Here is an example of the SQL code that it was hanging on, possibly the large number of parameters is confusing the regex: declare @p2 int set @p2=2 declare @p13 int set @p13=1234567 exec Invoice_Insert @ClientNo=123456,@SeqNo=@p2 output,@Desc=N'2022 XX',@Status=N'D',@InvoiceNo=0,@Disburse=12.34,@GST=1.32,@PST=3.00,@PSTProv=N'SK',@UpdateBy=1234,@HST=0,@IsReversal=0,@InvoiceKey=@p13 output,@DatePrinted=N'',@Interim=0,@Locked=0,@FromProfile=0,@Retainer=0,@Address=N'',@HSTBalance=0,@GSTBalance=0,@ReversedInvoiceKey=0,@Language=N'en',@TotalForMiscDisb=250.00,@ParentInvoiceKey=default,@eInvoice=0,@ClientProv=N'SK',@TaxOverrideReason=N'',@TaxOverrideFlag=0,@SensitiveFlag=0,@AcknowlegdeRealization=default,@AcknowlegdeRealizationReason=default,@AcknowlegdeRealizationDateTime=default,@AcknowlegdeRealizationCompletedBy=default select @p2, @p13

I still see a few discrepancies between a live capture (XE listener to workload file and analysis consumer) and another (workload file listener to analysis consumer) but one thing at a time...

spaghettidba commented 1 year ago

Hey @ddubick, thank you very much for pointing this out! I'm working on a fix right now and will keep you posted.

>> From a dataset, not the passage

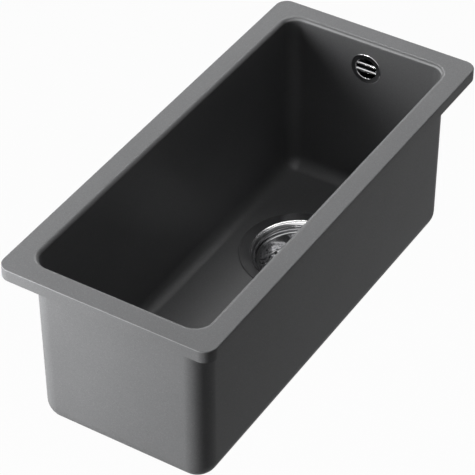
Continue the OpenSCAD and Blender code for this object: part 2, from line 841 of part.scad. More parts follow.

Thanks a lot!

spaghettidba commented 1 year ago

OK, could you please test this release and see if it works for you? https://github.com/spaghettidba/WorkloadTools/releases/tag/v1.6.2

Please keep me posted! :)

ddubick commented 1 year ago

result.NormalizedText = _paramNameValueStr.Replace(result.NormalizedText, "@${paramname} = {NUM}"); Was that supposed to be using the _paramNameValueNum that you added?

spaghettidba commented 1 year ago

Whoops... Thanks for spotting it. Release updated

rreggie-rmd commented 1 year ago

great collaboration guys thank you .. !!!! @ddubick @spaghettidba

spaghettidba commented 1 year ago

Hey! Any updates? Is this working for you now? If so, I could realese the fix to the public

ddubick commented 1 year ago

Yes sorry, seems to be working fine. Thank you!